Sur la voûte de l'église de la Goulette, dans la banlieue nord de Tunis, les vertus cardinales s'incarnent par quatre figures féminines: force, justice, prudence et tempérance. C’est la dernière qui retient l'attention de Cyprien.« Temperentia (en latin), voilà ce dont les chrétiens de Tunisie ont le plus besoin pour ne pas heurter les sensibilités des autres». Les autres, ce sont les musulmans, qui sont plus de dix millions pour seulement 25 000 chrétiens, selon une estimation du diocèse de Tunis.

Cyprien, de son nom de converti, dit de sa nouvelle religion qu'elle est « une rencontre dans l'itinéraire de sa vie ». Sa trajectoire est singulière, il en convient. Issu d'une famille peu pratiquante et d'un grand-père imam formé à la Zitouna (université islamique de Tunis), il est artiste, tantôt poète, tantôt metteur en scène.

Méditation et prière

L'idéologie socialiste sera son premier engagement. Mais vers vingt ans, la Bible remplace ses lectures marxistes. « J'avais tout dans ma vie, sauf le bonheur. Je ressentais un vide et je suis entré dans une spirale de désespoir » raconte-t-il. L’athée qu'il était s'ouvre à la théologie et vit le christianisme comme une illumination. « La seule façon de me soulager était l'art. Désormais je m'apaise grâce à la méditation et à la prière », dit Cyprien, converti en 2008 et devenu séminariste afin de devenir prêtre après un voyage en Italie.

Retour au coeur de Tunis à l’église anglicane du quartier El Hafsia. Samedi, le culte y est dispensé en arabe tunisien par un pasteur américain. Plus offensifs que leurs homologues catholiques, les représentants du culte protestants perçoivent le Maghreb comme une terre vierge pour l'évangile et redoublent d’efforts pour attirer de nouveaux fidèles. L'ambiance est bon enfant pendant l'office entrecoupé de pauses musicales, où trois jeunes jouent le rôle de l'orchestre au répertoire copte, jordanien ou libanais.

Les missionnaires envoyés en Tunisie sont plus nombreux depuis 2011 et la prêche interdite en publique a lieu dans des cercles réduits. En parallèle deslieux de culte traditionnels, des églises clandestines voient le jour dans les maisons de particuliers et accueillent dans la discrétion des chrétiens plus nombreux.

Ex « demi-salafiste »

Reda (nom changé à sa demande) assiste à l’assemblée lorsque son père a le dos tourné. Ce jeune de 22 ans, ex « demi salafiste » comme il dit, est devenu un chrétien hybride : catholique, il fréquente aussi l'église anglicane. Reda a progressivement rejeté l’islam, qu’il assimile désormais à la violence. « J'étais musulman par peur. Avec le christianisme j’ai trouvé une relation plus personnelle avec Dieu, moins rituelle », dit-il.
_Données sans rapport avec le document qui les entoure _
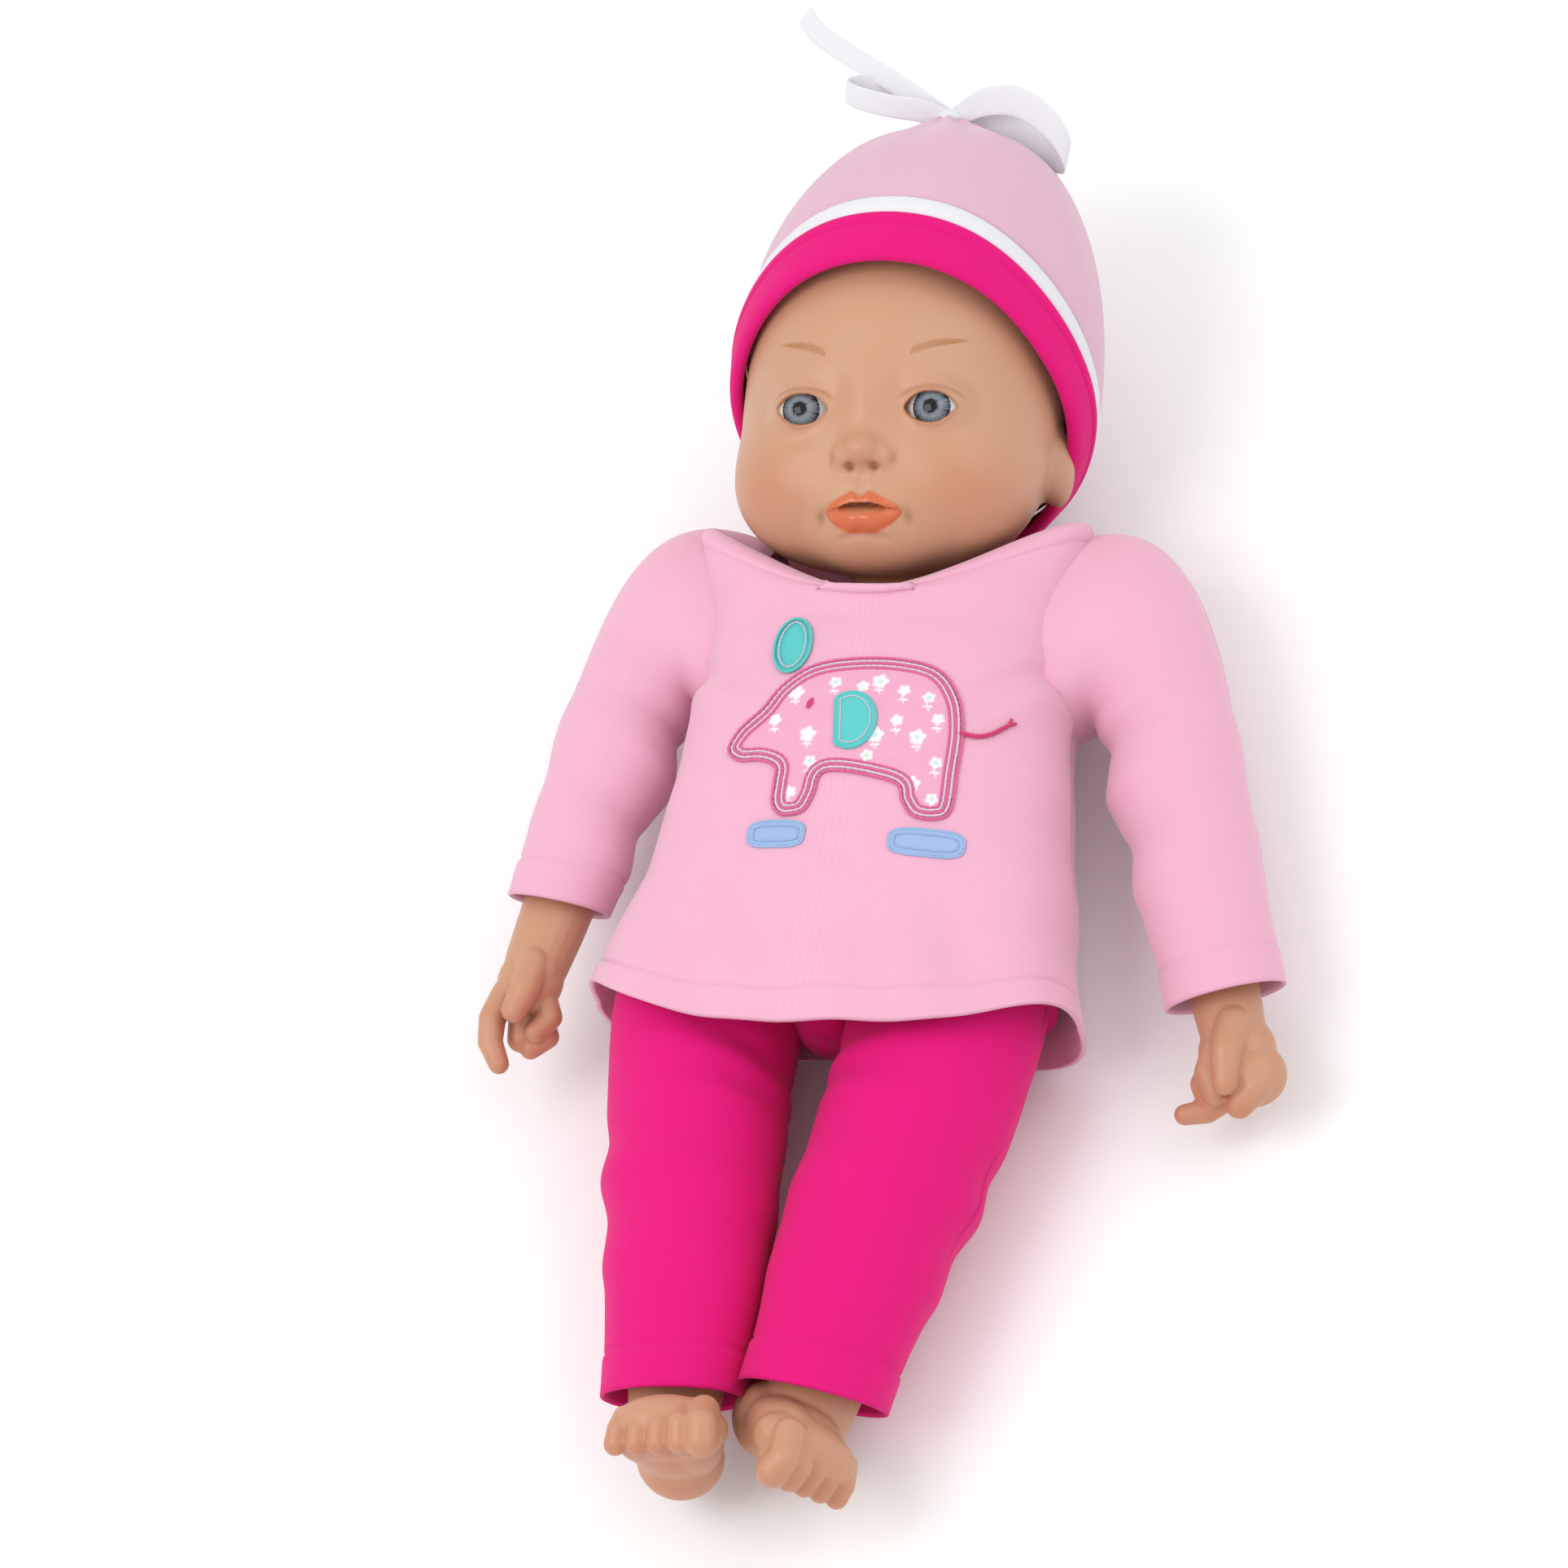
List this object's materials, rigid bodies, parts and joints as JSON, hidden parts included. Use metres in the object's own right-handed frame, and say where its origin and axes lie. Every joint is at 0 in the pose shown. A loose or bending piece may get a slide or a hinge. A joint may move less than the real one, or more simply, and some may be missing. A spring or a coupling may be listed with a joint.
{
  "type": "interactive baby doll",
  "caption": "Soft-bodied baby doll with vinyl head, forearms and lower legs, a hat, a top, trousers, and a sound module with a tummy button and a mouth switch.",
  "frame": {"origin": "on the flat back of the top, below the tummy, where the doll lies on its back", "axes": "+Y towards the crown of the head, +X towards the doll's left side, +Z out of the chest"},
  "size_m": [0.2727, 0.5135, 0.1348],
  "materials": {
    "vinyl_skin": "smooth painted vinyl",
    "pink_jersey": "fine knit",
    "hot_pink_jersey": "fine knit",
    "white_jersey": "fine knit",
    "hat_jersey": "fine knit",
    "body_cloth": "plain weave",
    "fibre_fill": "loose fibre",
    "eye_acrylic": "clear gloss",
    "case_plastic": "fine grain",
    "pink_plastic": "smooth",
    "tie_nylon": "smooth",
    "steel": "plated",
    "board_green": "lacquered",
    "cone_paper": "paper",
    "cell_wrap": "printed film",
    "applique": "stitched jersey"
  },
  "bodies": {
    "torso": {"body_cloth": "body_cloth", "torso_filling": "fibre_fill", "module_back": "case_plastic", "module_front": "case_plastic", "battery_cover": "case_plastic", "battery_screw": "steel", "battery_1": "cell_wrap", "battery_2": "cell_wrap", "battery_3": "cell_wrap", "circuit_board": "board_green", "speaker_frame": "steel", "speaker_magnet": "steel", "speaker_cone": "cone_paper", "button_spring": "steel", "shirt_body": "pink_jersey", "collar_band": "pink_jersey", "shirt_hem": "pink_jersey", "elephant_patch": "applique", "trouser_seat": "hot_pink_jersey"},
    "neck": {"neck_plug": "case_plastic", "neck_tie": "tie_nylon"},
    "head": {"head_shell": "vinyl_skin", "eye_right": "eye_acrylic", "eye_left": "eye_acrylic", "mouth_switch_case": "case_plastic", "mouth_spring": "steel", "hat_crown": "hat_jersey", "hat_piping": "white_jersey", "hat_brim": "hot_pink_jersey", "hat_bow": "white_jersey"},
    "plunger": {"mouth_plunger": "pink_plastic"},
    "button": {"tummy_button": "pink_plastic"},
    "switch": {"power_switch": "steel"},
    "arm_right": {"upper_arm_right": "body_cloth", "arm_tie_right": "tie_nylon", "forearm_right": "vinyl_skin", "sleeve_right": "pink_jersey", "sleeve_cuff_right": "pink_jersey"},
    "leg_right": {"thigh_right": "body_cloth", "leg_tie_right": "tie_nylon", "lower_leg_right": "vinyl_skin", "trouser_leg_right": "hot_pink_jersey", "trouser_cuff_right": "hot_pink_jersey"},
    "arm_left": {"upper_arm_left": "body_cloth", "arm_tie_left": "tie_nylon", "forearm_left": "vinyl_skin", "sleeve_left": "pink_jersey", "sleeve_cuff_left": "pink_jersey"},
    "leg_left": {"thigh_left": "body_cloth", "leg_tie_left": "tie_nylon", "lower_leg_left": "vinyl_skin", "trouser_leg_left": "hot_pink_jersey", "trouser_cuff_left": "hot_pink_jersey"}
  },
  "joints": [
    {"name": "neck_nod", "type": "hinge", "parent": "torso", "child": "neck", "pos_m": [-0.002, 0.07493, 0.03423], "axis": [1, 0, 0], "range_deg": [-4, 4]},
    {"name": "head_turn", "type": "hinge", "parent": "neck", "child": "head", "pos_m": [-0.002, 0.07493, 0.03423], "axis": [0, 0.9063, 0.4226], "range_deg": [-40, 40]},
    {"name": "mouth_press", "type": "slide", "parent": "head", "child": "plunger", "axis": [0, 0.4226, -0.9063], "range_m": [0, 0.0025], "stiffness_N_per_m": 300, "springref_m": -0.001, "deforming": ["mouth_spring"]},
    {"name": "right_shoulder", "type": "hinge", "parent": "torso", "child": "arm_right", "pos_m": [-0.0815, 0.083, 0.04], "axis": [-1, 0, 0], "range_deg": [-15, 140]},
    {"name": "left_shoulder", "type": "hinge", "parent": "torso", "child": "arm_left", "pos_m": [0.0815, 0.078, 0.04], "axis": [-1, 0, 0], "range_deg": [-15, 140]},
    {"name": "right_hip", "type": "hinge", "parent": "torso", "child": "leg_right", "pos_m": [-0.0445, -0.074, 0.0355], "axis": [-1, 0, 0], "range_deg": [-5, 80], "deforming": ["shirt_hem"]},
    {"name": "left_hip", "type": "hinge", "parent": "torso", "child": "leg_left", "pos_m": [0.0325, -0.074, 0.0355], "axis": [-1, 0, 0], "range_deg": [-5, 80], "deforming": ["shirt_hem"]},
    {"name": "tummy_press", "type": "slide", "parent": "torso", "child": "button", "axis": [0, 0, -1], "range_m": [0, 0.0025], "stiffness_N_per_m": 500, "springref_m": -0.001, "deforming": ["button_spring"]},
    {"name": "switch_slide", "type": "slide", "parent": "torso", "child": "switch", "axis": [1, 0, 0], "range_m": [0, 0.0044]}
  ]
}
Au premier rang de la salle, Amal, 24 ans, parle de son parcours avec recul et humour. Son rire nerveux cache une histoire dure à dire. Celle qui joue la matriarche du groupe a payé sa conversion au prix fort. « Mon père a essayé de me tuer à trois reprises. La première fois, il m'a emmenée dans une zone abandonnée près de l'aéroport et m'a défigurée. La seconde fois, je me suis protégé le visage. Je m'en suis bien sortie, avec seulement le bras cassé ». Puis elle change de sujet, oubliant au passage le récit de la troisième tentative.

Ces jeunes qui interrogent les dogmes ont adopté le christianisme malgré la pression familiale et l'intimidation sociale mais ils restent discrets sur leur nouvelle foi. En dépit du climat de relative liberté, aller au bout de leur engagement a souvent un prix. Cyprien a vécu sans domicile fixe, Marwen a abandonné ses études, Amal a perdu son travail à deux reprises. L’ONG protestante « Portes ouvertes » place la Tunisie à la 30 ème place de son indice mondial de la persécution des chrétiens.